A well-designed grid can help with this challenge. A grid using percentages can develop the most flexible layouts. A fluid grid will adapt to someone’s chosen text size, regardless of browser size or screen resolution.

The measure

Reading on a screen is more tiring than it is on paper. If you want readers to enjoy reading on your website, you must ensure content can be read comfortably. The Web Style Guide: Basic Design Principles for Creating Web Sites says:

Research shows that reading slows and retention rates fall as line length begins to exceed the ideal width, because the reader then needs to use the muscles of the eye and neck to track from the end of one line to the beginning of the next line. If the eye must traverse great distances on the page, the reader is easily lost and must hunt for the beginning of the next line.

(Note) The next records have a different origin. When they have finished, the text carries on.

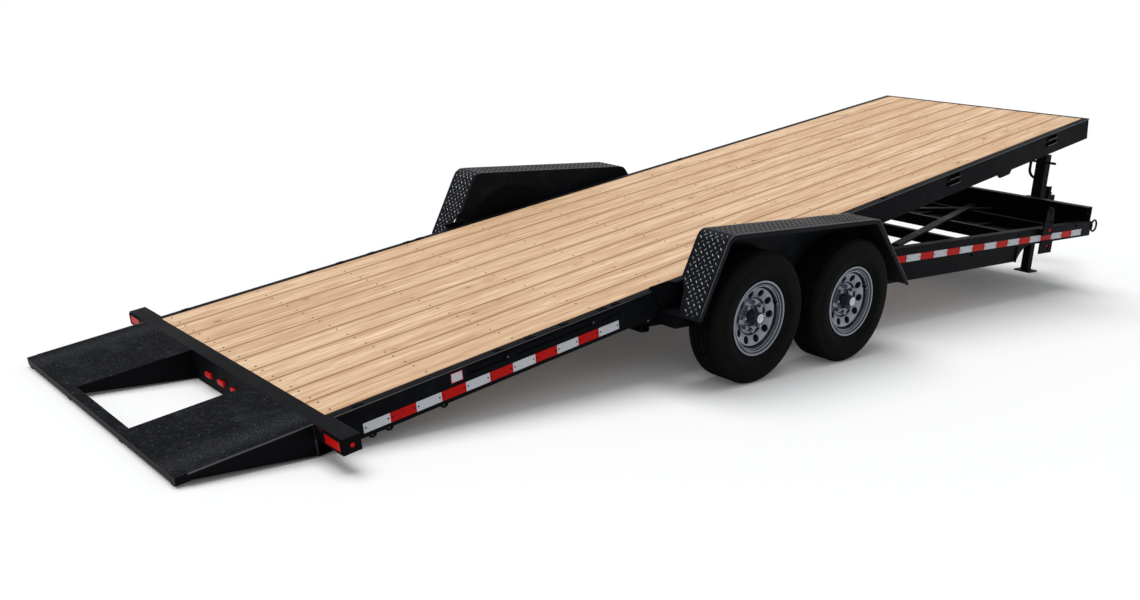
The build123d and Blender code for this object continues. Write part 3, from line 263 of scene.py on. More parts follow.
class StageSettings(bpy.types.PropertyGroup):
    focal_px: FloatProperty(
        name="Focal length", default=1157.65, min=200, max=5000, description="In pixels of a 1140 wide frame"
    )
    camera_back: length("Camera place X", -5.5709, "From the axles' middle", -20, 20)
    camera_side: length("Camera place Y", -5.2967, "From the middle plane", -20, 20)
    camera_height: length("Camera height", 2.0224, "Above the ground")
    yaw: angle("Yaw", 0.8359, "Turn from the trailer's length")
    pitch: angle("Pitch", 0.2436, "Look down")
    roll: angle("Roll", 0.0697, "Roll of the frame")


class Tree:
    """A node tree, with short ways to add nodes to it and to link them."""

    def __init__(self, tree):
        self.tree = tree

    def node(self, kind, values=(), **settings):
        node = self.tree.nodes.new(kind)
        for key, value in settings.items():
            setattr(node, key, value)
        for key, value in dict(values).items():
            if isinstance(value, bpy.types.NodeSocket):
                self.tree.links.new(value, node.inputs[key])
            else:
                node.inputs[key].default_value = value
        return node

    def maths(self, operation, *values):
        return self.node("ShaderNodeMath", enumerate(values), operation=operation).outputs[0]


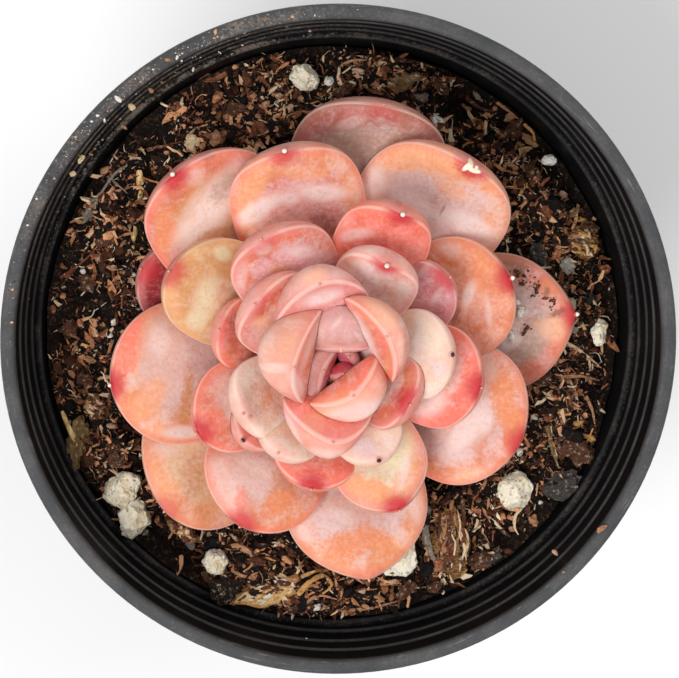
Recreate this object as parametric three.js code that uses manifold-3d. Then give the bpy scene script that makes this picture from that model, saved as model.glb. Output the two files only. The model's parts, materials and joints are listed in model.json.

Patrick J. Lynch and Sarah Horton

Using max-width is one way to make content more readable. To ensure reading text stays comfortable, limit the overall width of your content. Mozilla, for example, limits their content to 70em:

body {
width : 100%;
max-width: 70em;

Rational grids

All the grids I’ve explained so far have been based on the divine proportion and are known as asymmetric grids. Symmetrical grids are just as useful but are found less often online. Symmetrical grids are divided into several equal width columns—six, eight, or sometimes even more—in what are known as a rational ratio. For more layout options, create super-columns where content spans two or more columns.

2006 Burza website
9.16 2006 Burza website (Wayback Machine URL)   (Large image)
2006 Burza website
9.17 2006 Burza website (Wayback Machine URL)   (Large image)
2006 Burza website
9.18 2006 Burza website (Wayback Machine URL)   (Large image)

Designing a grid is one of my favourite jobs. I then enjoy shaping content into a design where proportions are defined by the grid. Placing these elements on the grid, and allowing them to sometimes overlap, often gives me ideas for exciting new designs.